Bill's Sports Binge: Boltz lose Bishop (SH!T!), Football visits Bucs (huh?) and Rays on WKRP



Those who know me are familiar with my admiration of the concept of losing. In most cases, in sports as well as life, it's the only way to learn, to grow, improve, get better and fully earn and appreciate the victories. That's right, losers. You are awesome. (You should know, Bill ... D'oh! Should've seen that coming.) It's how one faces, deals with and hopefully overcomes loss that determines how champions are made. Like brain-damaged philosopher Rocky Balboa once mumbled, "It's not about how hard you hit. It's how hard you can get hit and keep moving forward." Pure gold. And that's why I vomit with rage at the very concept of "Everybody gets a ribbon" — so that the young whipper-snappers don't get their precious little feelings hurt. These touchy-feely twits with the best of intentions end up stunting the character-building growth of little Timmy at a time when losing a T-Ball game isn't the worst thing in the world, and Timmy winds up an oversized, entitled crybaby who goes ballistic when he ends up getting fired one day. Headline: "Lunatic shoots up an office building after not getting a promotion." Maybe keeping score in Little League would have helped prep him for real disappointment. Naw, let's make him one of twelve co-captains. Everybody wins!
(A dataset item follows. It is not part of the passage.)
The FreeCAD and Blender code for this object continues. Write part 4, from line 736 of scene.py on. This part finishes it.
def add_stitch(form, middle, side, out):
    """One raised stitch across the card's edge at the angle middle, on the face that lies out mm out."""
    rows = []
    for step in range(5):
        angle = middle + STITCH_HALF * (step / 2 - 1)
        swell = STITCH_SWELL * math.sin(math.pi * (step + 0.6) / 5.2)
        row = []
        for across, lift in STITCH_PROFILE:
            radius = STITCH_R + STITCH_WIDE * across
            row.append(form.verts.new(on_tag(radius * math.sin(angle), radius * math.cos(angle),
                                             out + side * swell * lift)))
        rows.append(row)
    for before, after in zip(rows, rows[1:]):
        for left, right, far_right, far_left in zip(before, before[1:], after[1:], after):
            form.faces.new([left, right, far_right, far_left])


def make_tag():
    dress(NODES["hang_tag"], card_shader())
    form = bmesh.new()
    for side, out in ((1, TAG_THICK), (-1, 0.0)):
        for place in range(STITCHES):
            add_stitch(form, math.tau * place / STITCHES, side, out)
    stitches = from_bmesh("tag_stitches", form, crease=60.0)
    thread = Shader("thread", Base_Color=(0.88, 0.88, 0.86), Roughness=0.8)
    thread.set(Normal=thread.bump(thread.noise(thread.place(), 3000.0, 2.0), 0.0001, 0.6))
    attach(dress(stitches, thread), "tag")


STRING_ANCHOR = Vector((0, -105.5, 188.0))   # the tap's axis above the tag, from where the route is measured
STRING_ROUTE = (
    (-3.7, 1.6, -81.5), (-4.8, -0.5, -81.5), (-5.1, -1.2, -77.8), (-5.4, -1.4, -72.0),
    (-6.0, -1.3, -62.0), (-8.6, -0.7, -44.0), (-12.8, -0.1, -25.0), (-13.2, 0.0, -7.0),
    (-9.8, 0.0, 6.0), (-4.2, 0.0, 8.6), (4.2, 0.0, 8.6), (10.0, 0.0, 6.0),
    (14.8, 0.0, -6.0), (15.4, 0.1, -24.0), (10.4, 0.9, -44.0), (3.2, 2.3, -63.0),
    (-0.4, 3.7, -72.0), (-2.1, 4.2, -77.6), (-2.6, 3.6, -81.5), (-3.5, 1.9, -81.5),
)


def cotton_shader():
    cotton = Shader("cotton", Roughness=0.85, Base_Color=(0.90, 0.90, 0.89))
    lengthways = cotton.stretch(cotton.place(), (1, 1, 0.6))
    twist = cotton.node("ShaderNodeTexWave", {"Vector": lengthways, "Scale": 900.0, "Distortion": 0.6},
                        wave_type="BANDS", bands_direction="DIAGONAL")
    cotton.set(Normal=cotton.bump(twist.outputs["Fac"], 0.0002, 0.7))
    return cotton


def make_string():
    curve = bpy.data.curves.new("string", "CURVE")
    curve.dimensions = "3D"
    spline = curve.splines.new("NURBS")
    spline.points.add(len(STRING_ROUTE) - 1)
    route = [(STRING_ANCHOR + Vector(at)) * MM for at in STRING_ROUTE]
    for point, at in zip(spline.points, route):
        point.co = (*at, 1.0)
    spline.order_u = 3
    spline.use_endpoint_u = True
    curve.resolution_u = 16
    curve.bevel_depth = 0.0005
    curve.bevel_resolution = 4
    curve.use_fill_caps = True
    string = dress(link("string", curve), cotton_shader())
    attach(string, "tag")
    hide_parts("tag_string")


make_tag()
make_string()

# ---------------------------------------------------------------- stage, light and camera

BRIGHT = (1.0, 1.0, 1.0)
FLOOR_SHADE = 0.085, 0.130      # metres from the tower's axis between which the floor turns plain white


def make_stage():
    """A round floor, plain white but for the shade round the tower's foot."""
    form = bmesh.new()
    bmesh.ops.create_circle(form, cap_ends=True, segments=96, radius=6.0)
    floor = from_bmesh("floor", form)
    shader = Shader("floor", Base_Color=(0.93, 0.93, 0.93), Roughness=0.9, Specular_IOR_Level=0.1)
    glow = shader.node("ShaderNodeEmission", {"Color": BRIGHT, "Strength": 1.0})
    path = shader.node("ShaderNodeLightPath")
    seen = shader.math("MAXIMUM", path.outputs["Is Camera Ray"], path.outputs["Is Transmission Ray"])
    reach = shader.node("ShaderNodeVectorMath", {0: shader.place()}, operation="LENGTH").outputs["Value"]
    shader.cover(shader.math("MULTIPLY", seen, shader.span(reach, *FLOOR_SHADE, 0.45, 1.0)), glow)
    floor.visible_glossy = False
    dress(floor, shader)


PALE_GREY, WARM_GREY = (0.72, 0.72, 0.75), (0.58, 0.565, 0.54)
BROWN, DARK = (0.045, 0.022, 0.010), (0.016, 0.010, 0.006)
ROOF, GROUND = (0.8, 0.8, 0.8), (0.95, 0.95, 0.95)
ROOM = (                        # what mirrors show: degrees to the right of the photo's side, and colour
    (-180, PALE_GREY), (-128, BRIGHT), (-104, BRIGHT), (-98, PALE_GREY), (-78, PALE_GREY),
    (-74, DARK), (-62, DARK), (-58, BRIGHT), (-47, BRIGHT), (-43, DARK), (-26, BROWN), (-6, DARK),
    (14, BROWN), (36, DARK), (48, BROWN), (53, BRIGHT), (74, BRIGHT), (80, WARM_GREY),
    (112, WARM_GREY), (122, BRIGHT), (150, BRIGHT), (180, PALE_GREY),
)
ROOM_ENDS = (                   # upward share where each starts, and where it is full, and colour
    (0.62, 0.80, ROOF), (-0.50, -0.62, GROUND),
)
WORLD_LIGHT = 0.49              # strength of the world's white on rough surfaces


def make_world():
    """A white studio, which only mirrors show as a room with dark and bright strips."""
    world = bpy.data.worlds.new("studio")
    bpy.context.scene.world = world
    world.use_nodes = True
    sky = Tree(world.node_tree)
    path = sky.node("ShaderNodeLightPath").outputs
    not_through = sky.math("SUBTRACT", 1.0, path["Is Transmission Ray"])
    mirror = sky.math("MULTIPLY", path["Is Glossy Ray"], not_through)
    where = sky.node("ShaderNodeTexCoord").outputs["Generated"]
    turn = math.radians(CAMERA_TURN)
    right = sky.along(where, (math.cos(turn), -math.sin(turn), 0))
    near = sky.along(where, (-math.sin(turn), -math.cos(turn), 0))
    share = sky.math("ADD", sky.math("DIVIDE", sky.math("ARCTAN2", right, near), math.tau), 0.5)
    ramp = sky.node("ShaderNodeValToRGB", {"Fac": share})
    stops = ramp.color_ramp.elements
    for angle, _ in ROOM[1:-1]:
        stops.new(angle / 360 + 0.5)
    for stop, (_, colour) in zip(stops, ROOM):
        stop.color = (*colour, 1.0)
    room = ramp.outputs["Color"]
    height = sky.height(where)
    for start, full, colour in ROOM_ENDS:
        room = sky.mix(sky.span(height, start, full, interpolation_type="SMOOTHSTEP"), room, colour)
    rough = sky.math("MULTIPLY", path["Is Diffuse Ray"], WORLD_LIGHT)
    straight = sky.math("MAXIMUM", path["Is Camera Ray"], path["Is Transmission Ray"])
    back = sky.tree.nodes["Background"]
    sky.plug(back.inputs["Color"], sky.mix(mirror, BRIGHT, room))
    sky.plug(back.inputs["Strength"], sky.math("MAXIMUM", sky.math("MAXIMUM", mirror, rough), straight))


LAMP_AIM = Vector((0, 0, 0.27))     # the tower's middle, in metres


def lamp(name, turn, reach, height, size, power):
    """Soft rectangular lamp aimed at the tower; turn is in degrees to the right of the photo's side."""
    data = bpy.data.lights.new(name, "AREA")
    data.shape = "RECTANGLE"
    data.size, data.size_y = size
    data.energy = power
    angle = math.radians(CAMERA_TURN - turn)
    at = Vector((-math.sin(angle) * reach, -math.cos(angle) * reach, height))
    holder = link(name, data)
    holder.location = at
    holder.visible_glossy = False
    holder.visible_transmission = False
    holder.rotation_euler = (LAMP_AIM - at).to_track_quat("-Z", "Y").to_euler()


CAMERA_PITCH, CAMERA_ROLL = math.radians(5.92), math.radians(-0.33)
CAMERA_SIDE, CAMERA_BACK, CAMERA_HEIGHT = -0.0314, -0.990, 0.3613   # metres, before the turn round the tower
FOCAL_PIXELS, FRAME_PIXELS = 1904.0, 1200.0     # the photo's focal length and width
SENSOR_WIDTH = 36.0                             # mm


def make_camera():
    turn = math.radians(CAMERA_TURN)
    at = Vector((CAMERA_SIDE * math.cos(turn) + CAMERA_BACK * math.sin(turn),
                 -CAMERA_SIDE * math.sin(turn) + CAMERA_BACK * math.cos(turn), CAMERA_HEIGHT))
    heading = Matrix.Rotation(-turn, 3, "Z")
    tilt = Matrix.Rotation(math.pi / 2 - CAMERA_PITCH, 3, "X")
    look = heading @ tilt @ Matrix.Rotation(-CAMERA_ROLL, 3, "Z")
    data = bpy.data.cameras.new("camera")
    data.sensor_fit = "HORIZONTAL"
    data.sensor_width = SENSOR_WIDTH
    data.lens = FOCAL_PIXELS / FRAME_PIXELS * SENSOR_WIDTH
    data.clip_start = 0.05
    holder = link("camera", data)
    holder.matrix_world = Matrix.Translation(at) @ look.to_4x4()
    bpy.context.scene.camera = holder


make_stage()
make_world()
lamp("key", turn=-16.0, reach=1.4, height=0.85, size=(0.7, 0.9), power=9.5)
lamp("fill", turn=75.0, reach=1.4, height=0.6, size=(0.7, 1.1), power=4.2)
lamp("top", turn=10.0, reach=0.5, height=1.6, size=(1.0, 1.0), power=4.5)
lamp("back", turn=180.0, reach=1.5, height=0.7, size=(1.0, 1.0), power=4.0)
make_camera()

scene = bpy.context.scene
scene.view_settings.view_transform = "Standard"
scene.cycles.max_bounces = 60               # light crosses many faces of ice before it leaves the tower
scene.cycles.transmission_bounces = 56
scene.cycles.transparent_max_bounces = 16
Speaking of loss (yes, there was a point to all that crap), the Tampa Bay Lightning lost Steven Stamkos for four months (Boltz kept playing), Marty St. Louis for ... ever (Boltz kept playing), and, currently, stud goalie Ben Bishop indefinitely. The Boltz ... kept ... playing. And winning. Injuries, trades, adversity, and these kids show up and rally around each other with whomever they got tending goal and are still getting it done, shedding hope on a potentially hopeless situation heading into the playoffs. Defeatists from all around Tampa Bay hung their heads and cried into their PBR's and proclaimed the season over after Bishop went down to injury. Again. At a time when the team needed him most. But in waddled Bluto Blutarsky with a couple of Number 2 pencils crammed up his nose to remind us all that nothing was over until we decided it was. It wasn't over after the Germans bombed Pearl Harbor, and it ain't over now.

"Because when the going gets tough ..."

Anders Lindback, the other goalie, stepped in, stepped up and ...

"The tough get going!"

Thanks, Bluto. Anyway, Lindback strapped on the Michael Myers mask and played like the starter he was meant to be, including stopping 34 shots Thursday night in a 4-2 victory over the Flyers from the perpetually repulsive city of Philadelphia. Man down, man up. Heal up the boo-boos, Ben. We got this. Also? Please get better! We are totally screwed without you! Why, God? Why?!

Meanwhile, down the street a ways past Mons Venus (Have you seen it lately? They've really classed the place up — bring your good Umbros), The Tampa Bay Buccaneers apparently invited 2012 Heisman winner and current bust in the making, Johnny Manziel, for a visit. Manziel. After a spectacular couple of years in college pulling ESPN highlights literally out of his ass, he's one NFL hit away from being pulverized into a pile of steaming little Johnny meatballs. Don't you just hate it when people use "literally" incorrectly? It chafes my nads. (Literally.) The Bucs need a leader under center, not a child. Remember "little Johnny"? The star of every dirty joke you told in elementary school? The one the teacher swore to never call on, but ended up doing it anyway? That's him. Why the hell did that teacher fall for it every single damn time, anyway? She knew he'd say something disgusting about his pee-pee. And these are the people teaching our children?

Honorable Afterthoughts: Your Tampa Bay Rays head to Cincinnati over the weekend for some interleague play (get ready to watch our pitchers at the plate swinging like Charles Barkley with a golf club ... in a phone booth ... with a bee); Tampa Bay Rowdies home games this season will all be televised on WTTA 38 to the delight of crickets everywhere (great, now I can't open my mail for the next six weeks); and finally, congratulations to the UConn Huskies for winning the 2014 NCAA Basketball Championship (The men won, too. BAM! See what I did there?)